EXERCISE GOAL »
Copy verbatim the material from its first line to the line that holds "in the middle.", including that line.

STORED DATA »
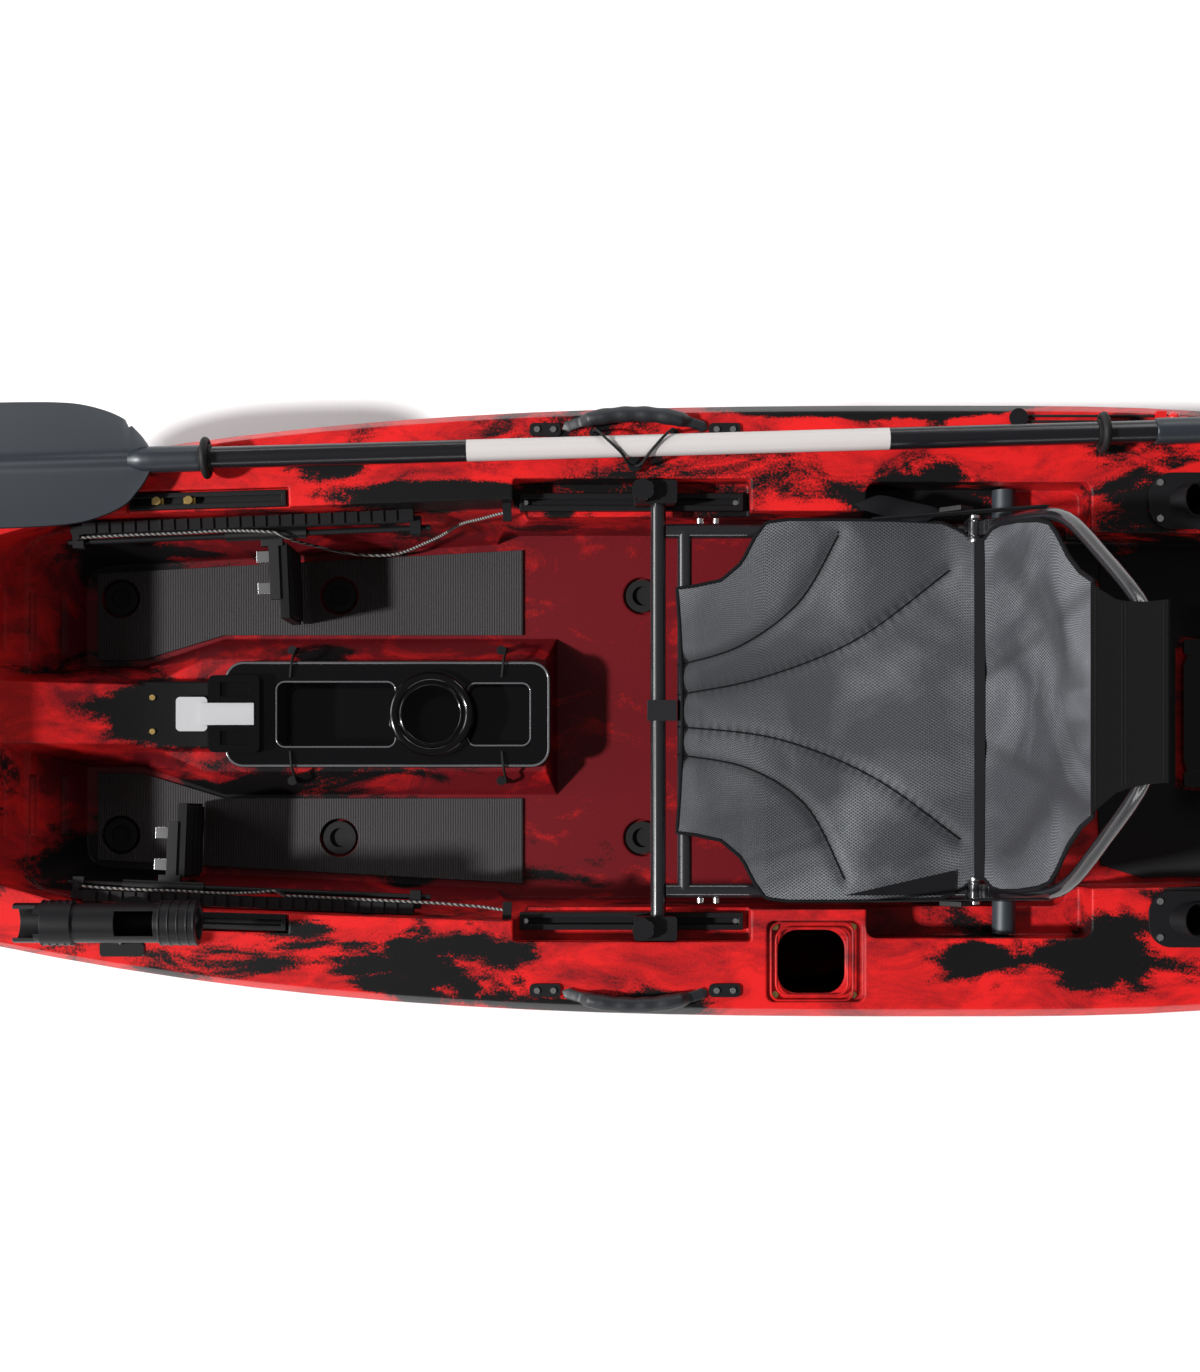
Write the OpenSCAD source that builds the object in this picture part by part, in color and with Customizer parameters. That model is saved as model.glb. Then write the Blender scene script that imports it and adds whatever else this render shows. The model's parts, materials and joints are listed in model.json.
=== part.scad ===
// Sit-on-top fishing kayak: hull, seat, foot steering, rudder, paddle and deck fittings.
// +X runs aft, +Y to starboard, +Z up. The origin is on the flat keel face, in the middle.

/* [Hull] */
// Length of the hull
hull_len = 3360; // [2800:10:4040]
// Greatest width of the hull
hull_beam = 836; // [780:2:1004]
// Distance of the widest section aft of the middle
beam_x = 470; // [300:10:560]
// Height of the side decks above the keel
deck_h = 300; // [285:1:360]
// How much higher than the side decks the bow stands
bow_rise = 100; // [60:2:120]
// Thickness of the moulded wall
hull_wall = 6; // [4:0.5:8]
// Height of the cockpit floor
floor_h = 110; // [90:1:120]
// Height of the floor of the rear well
tank_h = 195; // [180:1:210]
// Diameter of the throat of a scupper hole
scupper_d = 40; // [30:1:46]

/* [Console tray] */
// Length of the tray's rim
pod_len = 459; // [440:1:470]
// Width of the tray's rim
pod_w = 150; // [140:1:154]
// Height of the tray's rim above the console
pod_rise = 25; // [18:1:34]
// Diameter of the cup bore in the tray
cup_d = 80; // [66:1:88]

/* [Seat] */
// Distance between the two side tubes of the seat
seat_w = 488; // [440:2:500]
// Diameter of the seat's tubes
seat_tube_d = 20; // [16:1:22]
// Height of the back along its slope
back_h = 447; // [380:1:520]
// Lean of the back from upright, in degrees
back_lean = 17.7; // [10:0.1:25]

/* [Foot steering] */
// Diameter of a steering rod
rod_d = 8; // [6:0.5:9]
// Width of a pedal
pedal_w = 104; // [80:1:108]
// Height of a pedal
pedal_h = 112; // [90:1:116]

/* [Paddle] */
// Length of the paddle
paddle_len = 2330; // [2100:10:2400]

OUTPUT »
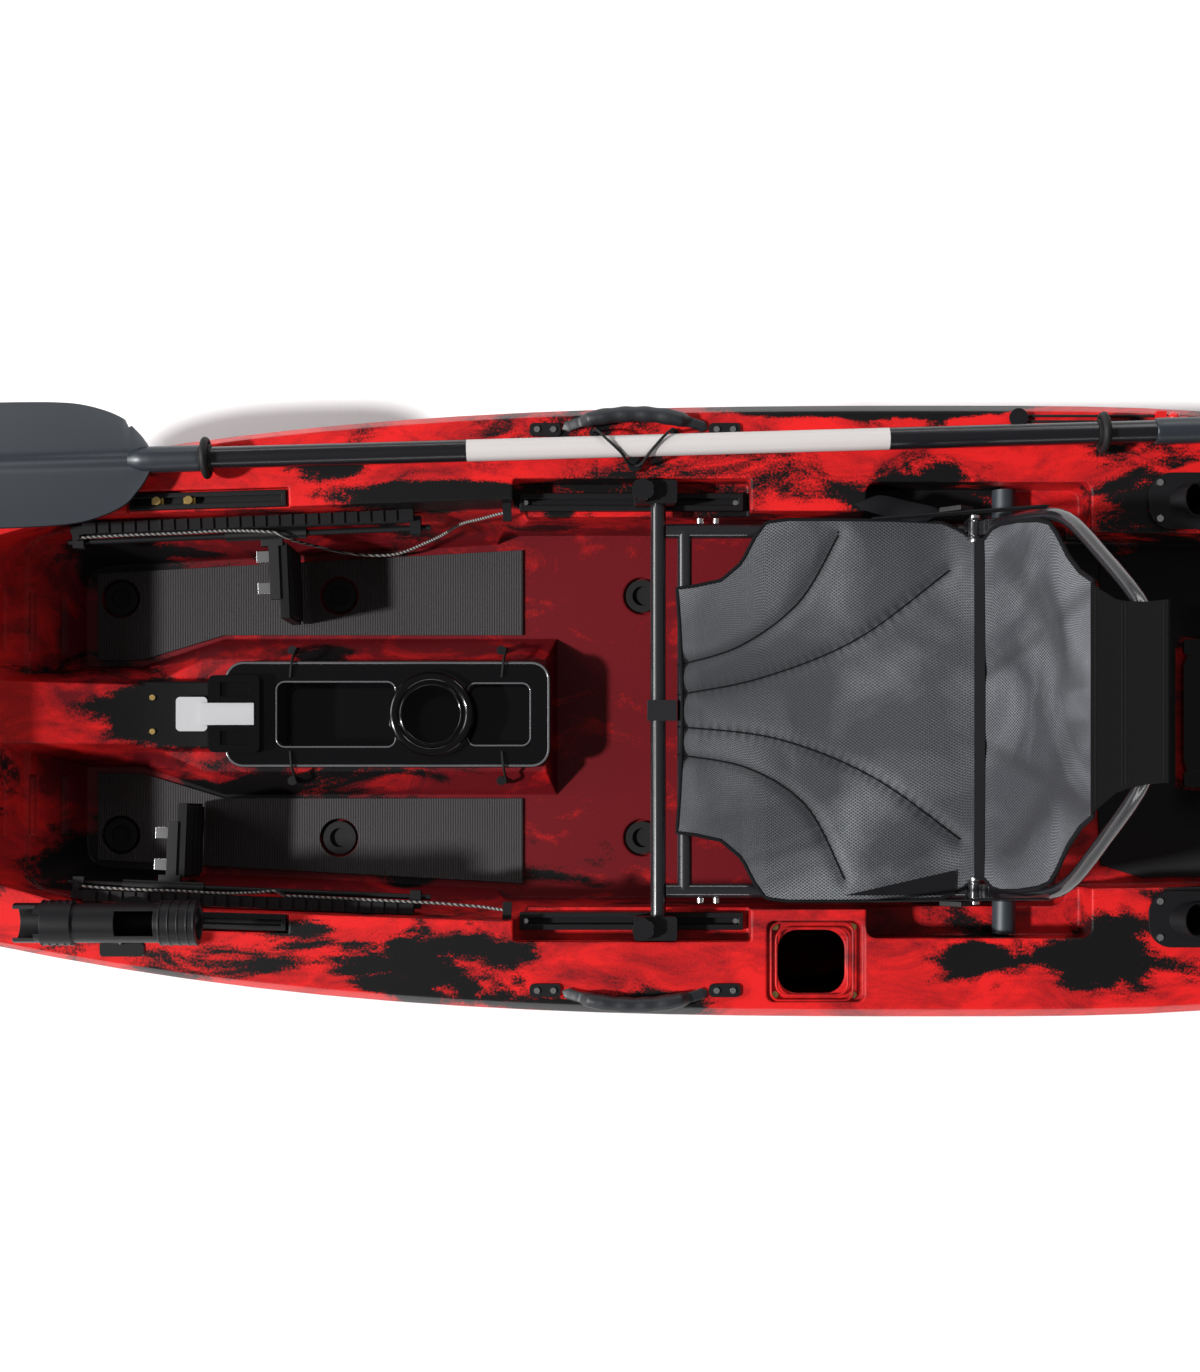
Write the OpenSCAD source that builds the object in this picture part by part, in color and with Customizer parameters. That model is saved as model.glb. Then write the Blender scene script that imports it and adds whatever else this render shows. The model's parts, materials and joints are listed in model.json.
=== part.scad ===
// Sit-on-top fishing kayak: hull, seat, foot steering, rudder, paddle and deck fittings.
// +X runs aft, +Y to starboard, +Z up. The origin is on the flat keel face, in the middle.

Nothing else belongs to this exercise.